Os primeiros comentários sobre a nova temporada me deixaram receoso. Bons ou ruins, eles sempre indicavam um produto bem distante da expectativa para uma continuação de antes, como se alguém assistisse a uma comédia romântica e comentasse a ação, os efeitos especiais e a tensão. Do que se está falando mesmo? Sempre pareceu que “Twin Peaks: The Return” era diferente no mau sentido. Isso com certeza me fez enrolar para assistir até que finalmente voltou para o Netflix depois de uns anos. E ainda, às vezes foi muito difícil encontrar forças para continuar depois de começar depois de começar. Já não me via engajado e acabei dando alguns intervalos de dias entre episódios por pura preguiça e desinteresse de encarar 58 minutos sem saber se valeriam a pena. Não valeu mesmo em várias ocasiões, o que me fez pensar que são episódios demais para a história que se tenta contar, sendo que quinze desses colocam o protagonista num limbo narrativo bastante infeliz. Surpreendente é quem conseguiu maratonar os dezoito episódios.

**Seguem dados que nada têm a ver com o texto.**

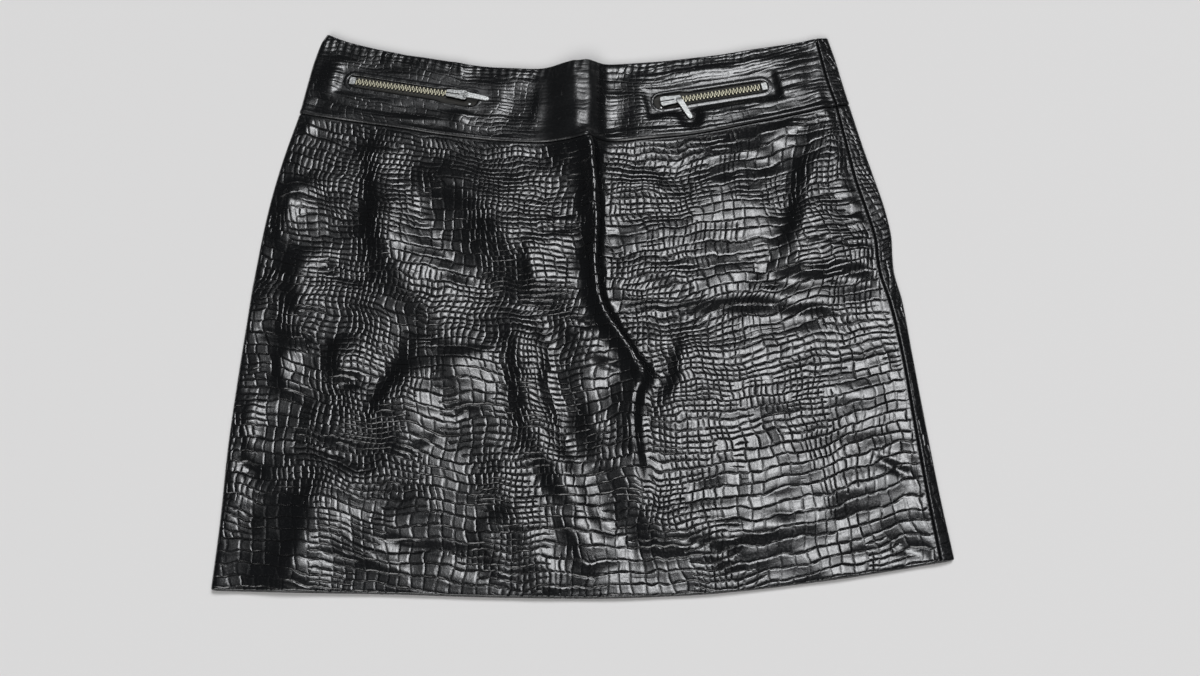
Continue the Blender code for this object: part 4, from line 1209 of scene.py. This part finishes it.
class SKIRT_OT_pocket_zips(bpy.types.Operator):
    """Makes the tapes, teeth, turned edges and topstitching of both pocket zips"""
    bl_idname = "skirt.pocket_zips"
    bl_label = "Pocket zips"

    def execute(self, context):
        look = context.scene.skirt_zips
        turned = turned_leather(context.scene.skirt_leather)
        thread, tape, brass = bonded_thread(), woven_tape(look), antique_brass(look)
        nickel = bright_nickel(look)
        # The slider's finish has painted shade: its plating is painted dark in its groove and down
        # its sides.
        nickel_with_painted_shade = bright_nickel(look, "bright_nickel_slider_painted_shade", SLIDER_SHADE_BELOW)
        for layout in ZIPS:
            zip_name = f"{layout.name}_pocket"
            dress(window_lip(layout, turned), "leather")
            dress(topstitching(layout, thread, look.stitch_length), "zip_tape")
            dress(zip_teeth(layout, brass, look.tooth_pitch), "zip_teeth", zip_name + "_chain")
            dress(zip_tape(layout, tape), "zip_tape", zip_name + "_tape")
            plate(zip_name + "_slider", nickel_with_painted_shade)
            for piece in ("_pull", "_stop", "_bead"):
                plate(zip_name + piece, nickel)
        return {"FINISHED"}


class SKIRT_OT_back_zip(bpy.types.Operator):
    """Finishes the concealed zip in the centre-back seam"""
    bl_idname = "skirt.back_zip"
    bl_label = "Back zip"

    def execute(self, context):
        look = context.scene.skirt_zips
        plate("back_zip_tape", woven_tape(look))
        plate("back_zip_slider", bright_nickel(look))
        return {"FINISHED"}


class SKIRT_OT_stage(bpy.types.Operator):
    """Makes the floor, the soft studio light and the camera"""
    bl_idname = "skirt.stage"
    bl_label = "Stage"

    def execute(self, context):
        look, scene = context.scene.skirt_stage, context.scene
        maker = bmesh.new()
        bmesh.ops.create_grid(maker, x_segments=1, y_segments=1, size=FLOOR_REACH)
        mesh = finished_mesh("floor", maker)
        mesh.materials.append(seamless_paper(look))
        floor = link_object("floor", mesh, (0.0, 0.0, FLOOR_DROP))

        # A wide ceiling panel to the right gives the broad glossy reflection and a smaller one
        # in its middle the brightest part; a dim one to the left keeps some grain in the dark
        # slopes, and a low one in front evens out the floor.
        level = (0.0, 0.0, 0.0)
        lights = [
            ("ceiling_panel", (3.55, 4.68, 12.0), (7.8, 5.66), level, look.key_power, COOL_LIGHT),
            ("bright_panel", (2.1, 4.6, 11.9), (3.2, 3.2), level, look.bright_power, COOL_LIGHT),
            ("dim_panel", (-2.0, 4.5, 12.0), (3.2, 8.0), level, look.dim_power, COOL_LIGHT),
            ("front_panel_light", (-1.5, -8.0, 7.5), (7.0, 5.0), FILL_TURN, look.fill_power,
             WHITE_LIGHT),
        ]
        for name, place, size, turn, power, tint in lights:
            lamp = bpy.data.lights.new(name, "AREA")
            lamp.shape = "RECTANGLE"
            lamp.color = tint
            lamp.size, lamp.size_y = size
            lamp.energy = power
            link_object(name, lamp, place, turn)

        world = bpy.data.worlds.new("room")
        world.use_nodes = True
        sky = world.node_tree.nodes["Background"]
        sky.inputs["Color"].default_value = (1.0, 1.0, 1.0, 1.0)
        sky.inputs["Strength"].default_value = look.room
        scene.world = world
        scene.view_settings.view_transform = "Standard"

        lens = bpy.data.cameras.new("camera")
        lens.sensor_width = 36.0
        lens.lens = 36.51
        scene.camera = link_object("camera", lens, (0.010, -0.3553, 0.7927), (22.0, 0.0, 0.0))
        return {"FINISHED"}


class SKIRT_PT_pieces(bpy.types.Panel):
    """Lists the skirt's pieces and their settings"""
    bl_idname = "SKIRT_PT_pieces"
    bl_label = "Leather mini skirt"
    bl_space_type = "VIEW_3D"
    bl_region_type = "UI"
    bl_category = "Skirt"

    def draw(self, context):
        for settings in ("skirt_leather", "skirt_zips", "skirt_stage"):
            group = getattr(context.scene, settings)
            box = self.layout.box()
            for key in group.__annotations__:
                box.prop(group, key)
        for operator in OPERATORS:
            self.layout.operator(operator.bl_idname)


OPERATORS = (SKIRT_OT_front_panel, SKIRT_OT_front_yoke, SKIRT_OT_back_pieces,
             SKIRT_OT_pocket_zips, SKIRT_OT_back_zip, SKIRT_OT_stage)
SETTINGS = {"skirt_leather": SkirtLeatherLook, "skirt_zips": SkirtZipLook,
            "skirt_stage": SkirtStageLook}
CLASSES = (*SETTINGS.values(), *OPERATORS, SKIRT_PT_pieces)


def register():
    for kind in CLASSES:
        bpy.utils.register_class(kind)
    for name, kind in SETTINGS.items():
        setattr(bpy.types.Scene, name, bpy.props.PointerProperty(type=kind))


def unregister():
    for name in SETTINGS:
        delattr(bpy.types.Scene, name)
    for kind in reversed(CLASSES):
        bpy.utils.unregister_class(kind)


def main():
    register()
    bpy.ops.skirt.front_panel()
    bpy.ops.skirt.front_yoke()
    bpy.ops.skirt.back_pieces()
    bpy.ops.skirt.pocket_zips()
    bpy.ops.skirt.back_zip()
    bpy.ops.skirt.stage()


if __name__ == "__main__":
    main()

Seria esse de fato o melhor filme ou melhor série da década? Arriscaria dizer que “Twin Peaks: The Return” não é o melhor da semana em que foi lançado. Talvez no começo. As primeiras semanas traziam promessa, o mistério de começo de temporada que serve para despertar o interesse do espectador e gerar dezenas de dúvidas normalmente respondidas nos episódios seguintes. É difícil não se empolgar pelo menos um pouco quando personagens sumidos há quase 30 anos aparecem novamente com seus rostos mais enrugados, mas isso não dura. Os problemas de uma narrativa mal planejada para uma continuação logo chamam mais a atenção. Com tanta enrolação, torna-se difícil aproveitar as partes boas, que funcionam como deveriam e dão um gosto de como uma terceira temporada poderia ter sido num plano ideal. Assim, depois de 26 anos e 18 novos episódios, “Twin Peaks” continua sem um final digno.